Story last updated at 2:04 p.m. Thursday, May 9, 2002

Feedback sought on judicial system
by Joel Gay
Staff Writer

Got a beef with a decision by Judge Francis Neville, or was she the model of blind justice? How was your experience as a juror? How about that visiting judge from Kenai, how impartial was he?

Alaska voters do not elect judges, but every two years they vote to retain or dismiss those who mete out justice in their communities. Before the election, the Alaska Judicial Council rates every judge on the ballot.

On Monday, Homer area residents can tell the council how they view the Alaska judicial system, contributing their two cents to the ratings that many voters will use to make their judgments on the judges.

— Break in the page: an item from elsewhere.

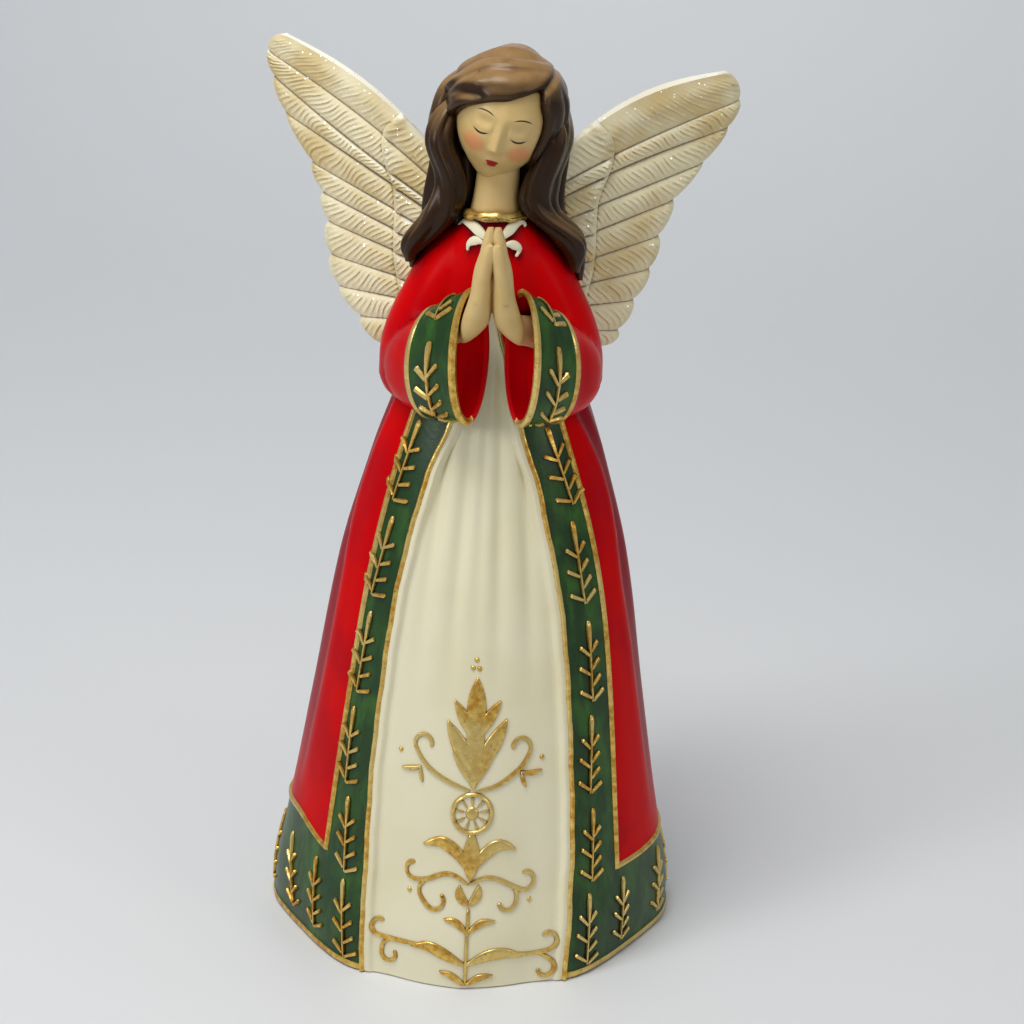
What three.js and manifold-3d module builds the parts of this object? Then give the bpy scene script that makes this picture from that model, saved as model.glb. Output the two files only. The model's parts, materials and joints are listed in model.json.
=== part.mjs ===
// A praying angel figurine, cast in one piece of resin.
// Millimetres, +Z up. The figure faces -Y, and the origin is the middle of its flat underside.
import * as THREE from "three";
import { mergeVertices } from "three/addons/utils/BufferGeometryUtils.js";
import Module from "manifold-3d";

const wasm = await Module();
wasm.setup();

// Driving dimensions
const BASE_HALF_WIDTH = 68.9;
const BODY_HALF_WIDTH = [
  [0, BASE_HALF_WIDTH],
  [16, 68],
  [32, 64.8],
  [80, 56.8],
  [133, 47.8],
  [167, 38.6],
  [190, 30.5],
  [212, 24],
  [228, 21],
  [240, 16],
  [247, 10.4],
  [251, 5.8],
];
const BODY_DEPTH_SHARE = [
  [0, 0.88],
  [80, 0.86],
  [133, 0.84],
  [190, 0.82],
  [228, 0.8],
  [245, 0.82],
  [251, 1],
];
const BODY_CENTRE_X = [
  [0, -0.9],
  [30, -0.6],
  [110, 0.3],
  [230, 1.4],
  [251, 2],
];
const BODY_CENTRE_Y = [
  [0, 0],
  [190, 0],
  [228, -3],
  [251, -7.5],
];
// The plan is no plain ellipse: the coat's front edges stand out, and its sides are flatter.
const PLAN_SHARE = [
  [0, 1.025],
  [11, 1.005],
  [20, 0.99],
  [29, 1.01],
  [36, 1],
  [46, 0.965],
  [58, 0.94],
  [70, 0.95],
  [83, 0.99],
  [96, 1.01],
  [130, 1],
  [180, 1],
];
const PLAN_FADE = [
  [0, 1],
  [34, 0.6],
  [120, 0.15],
  [180, 0],
];
// The golden lines, in degrees round the body from the front at a height: -1 is the left side.
const PANEL_LINE = {
  "-1": [
    [0, 28.1],
    [15, 28.9],
    [42, 31.1],
    [72, 33.3],
    [99, 33.7],
    [126, 33.1],
    [150, 30.7],
    [169, 27.1],
    [184, 20.4],
    [200, 13.5],
  ],
  1: [
    [0, 29.7],
    [21, 31.6],
    [45, 34],
    [75, 34.9],
    [102, 34.8],
    [129, 33.2],
    [148, 30.2],
    [167, 26.6],
    [182, 20.5],
    [200, 13.5],
  ],
};
const COAT_LINE = {
  "-1": [
    [33, 49.3],
    [133, 48.6],
    [169, 48],
    [184, 47.2],
  ],
  1: [
    [32, 53.8],
    [63, 54.8],
    [91, 55.8],
    [118, 55.6],
    [139, 54.1],
    [155, 52.3],
    [184, 47.2],
  ],
};
// Height of the golden line over the green hem band, at an angle round the body.
const HEM_LINE = [
  [-180, 36],
  [-90, 39],
  [-70, 40],
  [-49, 36],
  [0, 34],
  [54, 32.4],
  [79, 31.9],
  [180, 36],
];
// The upright pleat in each red side field, in degrees round the body at a height.
const PLEAT_LINE = {
  "-1": [
    [40, 75],
    [88, 72],
    [126, 71],
    [156, 78],
    [184, 75],
  ],
  1: [
    [40, 80],
    [100, 77],
    [129, 73],
    [162, 77],
    [186, 62],
  ],
};
const PLEAT_DEPTH = 1.6;
const PLEAT_WIDTH = 3;
const BACK_FOLD_DEPTH = 0.9;
const BACK_FOLDS_FROM = 22;
const GOWN_PLEATS = [8.5, 21];
const GOWN_PLEAT_DEPTH = 1.5;
const GOWN_PLEAT_HALF = 3.2;
const PIPING = 0.9;
const PIPING_HALF = 1;
const COAT_PIPING_HALF = 1.15;
const PANEL_RECESS = 2;
const PANEL_LEDGE = 2.4;
const LEDGE_STEP = 1.6;

const degrees = (value) => (value * Math.PI) / 180;

// A smooth curve through a few (place, value) pairs.
function keyed(pairs) {
  const last = pairs.length - 1;
  const slopes = pairs.map((_, i) => {
    const before = pairs[Math.max(i - 1, 0)];
    const after = pairs[Math.min(i + 1, last)];
    return (after[1] - before[1]) / (after[0] - before[0]);
  });
  return (place) => {
    if (place <= pairs[0][0]) return pairs[0][1];
    if (place >= pairs[last][0]) return pairs[last][1];
    const i = pairs.findIndex((pair) => pair[0] > place) - 1;
    const [x0, y0] = pairs[i];
    const [x1, y1] = pairs[i + 1];
    const width = x1 - x0;
    const t = (place - x0) / width;
    const rise = t * t * (3 - 2 * t);
    const leave = t * (1 - t) * (1 - t) * width * slopes[i];
    const arrive = t * t * (t - 1) * width * slopes[i + 1];
    return y0 + (y1 - y0) * rise + leave + arrive;
  };
}

// A closed geometry as a solid that can be joined and cut.
function solid(geometry) {
  const plain = geometry.clone();
  plain.deleteAttribute("normal");
  plain.deleteAttribute("uv");
  const merged = mergeVertices(plain, 1e-4);
  const triVerts = new Uint32Array(merged.index.array);
  const vertProperties = merged.attributes.position.array;
  const made = new wasm.Manifold(
    new wasm.Mesh({ numProp: 3, vertProperties, triVerts }),
  );
  if (made.volume() > 0) return made;
  for (let i = 0; i < triVerts.length; i += 3) {
    [triVerts[i], triVerts[i + 1]] = [triVerts[i + 1], triVerts[i]];
  }
  return new wasm.Manifold(
    new wasm.Mesh({ numProp: 3, vertProperties, triVerts }),
  );
}

// Moves each vertex of a geometry to the place that a function gives for it.
function reshape(geometry, place) {
  const position = geometry.attributes.position;
  for (let i = 0; i < position.count; i += 1) {
    const point = place(
      new THREE.Vector3().fromBufferAttribute(position, i),
    );
    position.setXYZ(i, point.x, point.y, point.z);
  }
  return geometry;
}

// A closed tube. section(t) gives its centre, its two half-axes as vectors, and t runs from 0 to 1.
function loft(sides, rings, section) {
  const geometry = new THREE.CylinderGeometry(1, 1, 1, sides, rings);
  return solid(
    reshape(geometry, (point) => {
      const { centre, across, up } = section(point.y + 0.5);
      return centre.addScaledVector(across, point.x).addScaledVector(up, point.z);
    }),
  );
}

const halfWidth = keyed(BODY_HALF_WIDTH);
const depthShare = keyed(BODY_DEPTH_SHARE);
const centreX = keyed(BODY_CENTRE_X);
const centreY = keyed(BODY_CENTRE_Y);
const planShare = keyed(PLAN_SHARE);
const planFade = keyed(PLAN_FADE);
const panelLine = { "-1": keyed(PANEL_LINE[-1]), 1: keyed(PANEL_LINE[1]) };
const coatLine = { "-1": keyed(COAT_LINE[-1]), 1: keyed(COAT_LINE[1]) };
const pleatLine = { "-1": keyed(PLEAT_LINE[-1]), 1: keyed(PLEAT_LINE[1]) };
const hemLine = keyed(HEM_LINE);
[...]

The statewide teleconference is from 6 to 7 p.m. at the Homer Legislative Information Office.

Larry Cohn, a former Homer District Court judge who is now the executive director of the judicial council, said Alaska is one of only a handful of states in which voters can remove a judge from the bench.

"It's powerful," he said. "It's happened very infrequently, but it's happened. It affords some accountability."

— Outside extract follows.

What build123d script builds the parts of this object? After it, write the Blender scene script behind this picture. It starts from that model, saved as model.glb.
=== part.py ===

The judicial council was created to help voters make up their minds about their judges, Cohn said. It is similar to the Alaska Board of Fisheries or the Local Boundary Commission in that it is appointed by the governor and confirmed by the Alaska Legislature. It has seven members <> three lawyers, three non-lawyers, and the chief justice of the Alaska Supreme Court, who only votes to break a tie.

Not every judge comes before voters every two years, Cohn said. Supreme Court justices only appear every 10 years, appeals court judges are on the ballot every eight years, superior courts are every six years and district court judges every four years.

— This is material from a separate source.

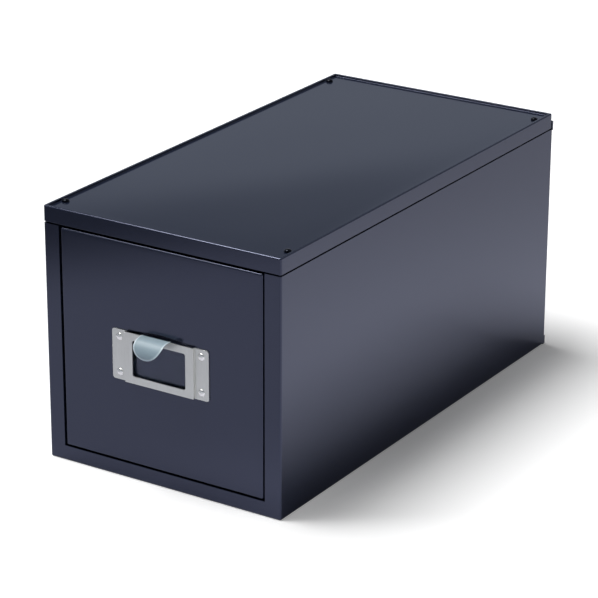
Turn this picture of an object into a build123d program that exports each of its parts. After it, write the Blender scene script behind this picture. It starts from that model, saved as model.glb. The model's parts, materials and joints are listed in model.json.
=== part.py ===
"""A tabletop steel box for compact discs, with one full-height drawer.

Millimetres. X runs across the front, Y from the front to the back, Z up. The origin is the centre of the
object's box at the level it stands on. Every sheet is drawn at its real thickness.
"""
import os
from math import asin, cos, radians, sin

from build123d import *

os.makedirs("parts", exist_ok=True)

# Overall size: across the sides, front frame to the lip at the back, and foot to the cover's rim
WIDTH = 170.0
DEPTH = 332.0
HEIGHT = 165.0

# Sheets
CASE_SHEET = 0.8
DRAWER_SHEET = 0.6
BEND = 1.3  # outer radius of a bent edge of the case and the cover

# Gaps and clearances
SEAM = 1.0  # dark line between the cover's skirt and the shoulder of the case
LAP = 0.2  # joggled walls to the cover's skirt outside them
SIDE_GAP = 1.3  # drawer front to the frame at each side
FOOT_GAP = 1.0  # drawer front to the frame's lower bar
HEAD_GAP = 1.6  # drawer front to the cover's skirt
RUN_GAP = 0.2  # under and over what slides
STOP_GAP = 0.3  # left at both ends of the drawer's travel
HOLE_GAP = 0.05  # round a rivet or stud in its hole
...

The council rates judges by surveying some 10,000 Alaskans involved in the judicial process, including attorneys, social workers, law enforcement officers, courthouse workers and everyone called up for jury duty.

But every Alaskan can weigh in, as well, Cohn said, and Monday is their chance.

This summer, the council will review the surveys and rate each judge. The ratings will appear in the handbook mailed to every voter this fall.